WORK INSTRUCTIONS
Print the listing below exactly.

━━ DATA ━━

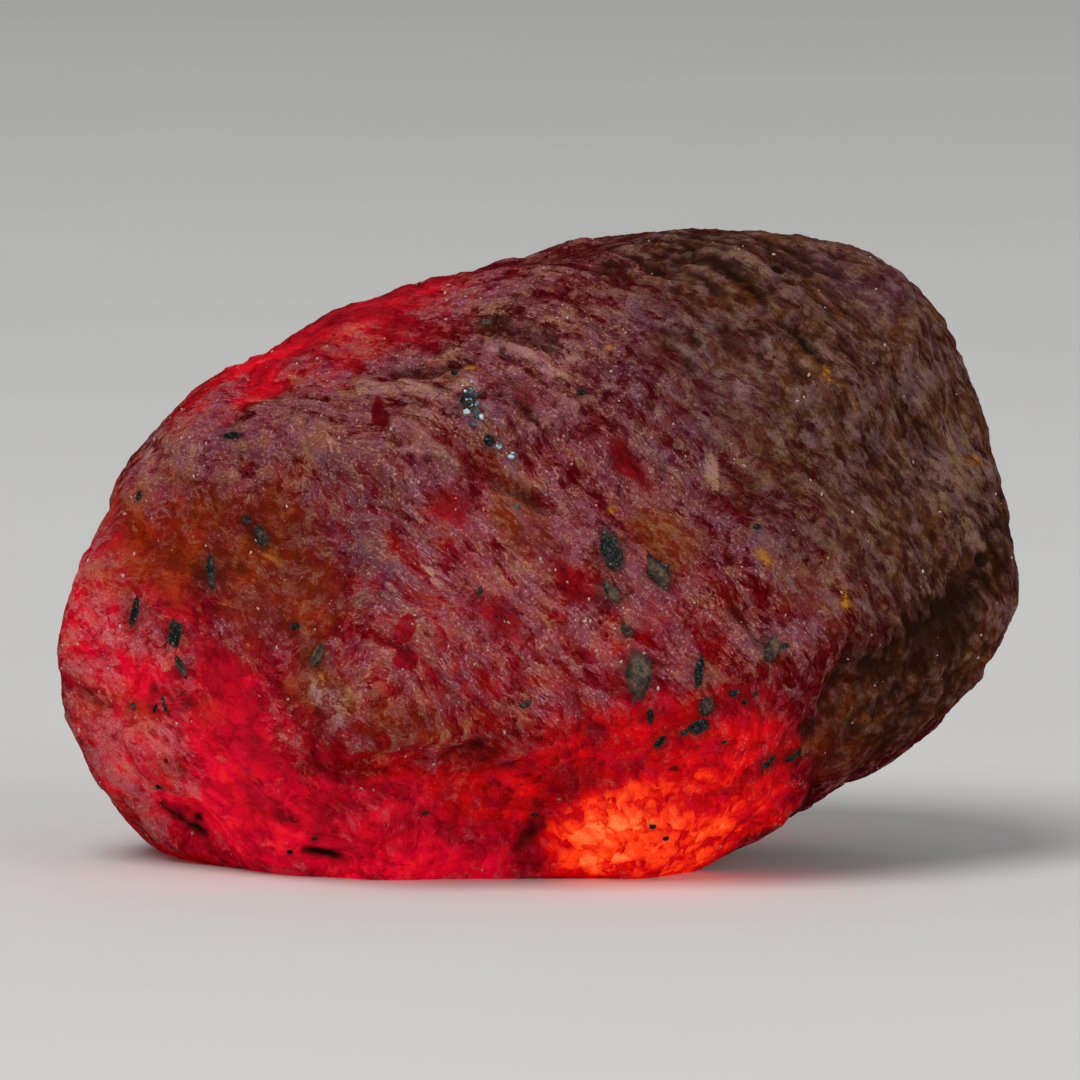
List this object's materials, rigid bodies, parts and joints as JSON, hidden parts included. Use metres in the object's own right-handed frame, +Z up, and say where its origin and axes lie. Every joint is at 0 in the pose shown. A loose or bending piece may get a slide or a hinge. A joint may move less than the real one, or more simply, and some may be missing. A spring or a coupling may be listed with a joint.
{
  "type": "raw ruby crystal",
  "caption": "Water-worn raw ruby crystal, a blunt oblong stone with soft flats and parting ledges that lies on its flat rubbed base.",
  "frame": {"origin": "middle of the stone's plan, on the flat base that it lies on", "axes": "+Z up from the base, +X along the stone's long axis towards its brown-crusted end, -Y out of its best face"},
  "size_m": [0.016, 0.0098, 0.0106],
  "materials": {
    "raw_ruby": "water-worn, waxy to frosted"
  },
  "bodies": {
    "root": {"ruby_crystal": "raw_ruby"}
  },
  "joints": []
}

━━━

TASK OUTPUT
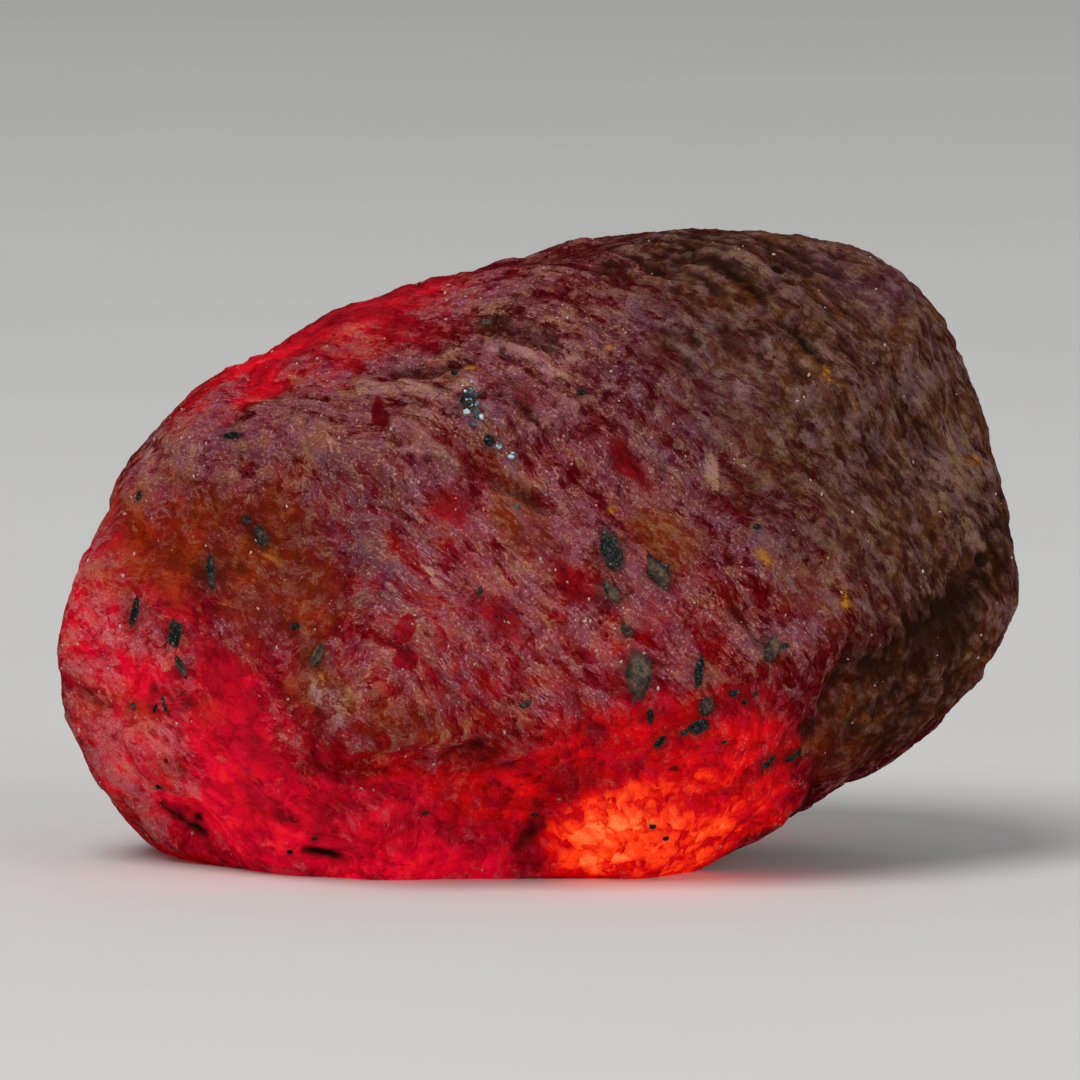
List this object's materials, rigid bodies, parts and joints as JSON, hidden parts included. Use metres in the object's own right-handed frame, +Z up, and say where its origin and axes lie. Every joint is at 0 in the pose shown. A loose or bending piece may get a slide or a hinge. A joint may move less than the real one, or more simply, and some may be missing. A spring or a coupling may be listed with a joint.
{
  "type": "raw ruby crystal",
  "caption": "Water-worn raw ruby crystal, a blunt oblong stone with soft flats and parting ledges that lies on its flat rubbed base.",
  "frame": {"origin": "middle of the stone's plan, on the flat base that it lies on", "axes": "+Z up from the base, +X along the stone's long axis towards its brown-crusted end, -Y out of its best face"},
  "size_m": [0.016, 0.0098, 0.0106],
  "materials": {
    "raw_ruby": "water-worn, waxy to frosted"
  },
  "bodies": {
    "root": {"ruby_crystal": "raw_ruby"}
  },
  "joints": []
}